Van Gogh attests to visiting the museum almost upon arrival in the city, and to taking in its impressive collection of Roman inscriptions, architectural remnants, and early-Christian sarcophagi recovered from the nearby necropolis, the Alyscamps, to which the artist would soon turn his brush for a series of four paintings after completing Café Terrace at Night. As a repository of the vanishing past, the Lapidaire tower serves a vital visual function, connecting the fleeting affairs of this world with the infinitude above.
5. The stars
In light of Van Gogh’s willingness to manipulate the contours of the world as he encountered them, it may seem surprising that he should be so meticulous about the placement of the stars in the keystone of sky to which our eyes are ultimately drawn.
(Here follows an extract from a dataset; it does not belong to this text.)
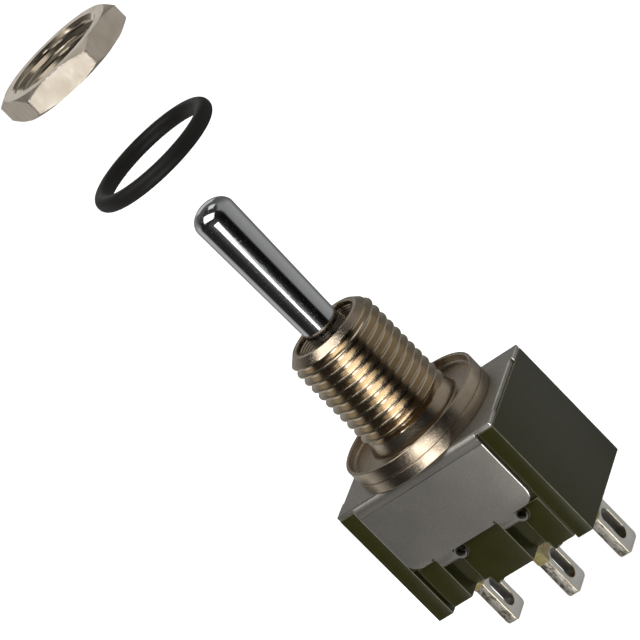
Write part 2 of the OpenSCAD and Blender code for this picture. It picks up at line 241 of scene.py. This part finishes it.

But scholars have demonstrated that his stellar arrangement aligns precisely with the position of the constellation of Aquarius in mid-September 1888, just when he stood in the Place du Nord and gazed above the Rue du Palais.
Everywhere else in Van Gogh’s painting, the world, like himself, is forever in flux, endlessly evolving into something else. Only the twinkling stars – the seemingly least tangible or fixable property in the painting – are spared revision and belong to a realm beyond correction. They, and they alone, are pure and represent the ungraspable zenith of creative yearning. Writing to his brother a fortnight after finishing Café Terrace at Night, Van Gogh explains his newfound remedy for feeling untethered to the ceaselessly shifting universe around him: “I go outside at night to paint the stars”.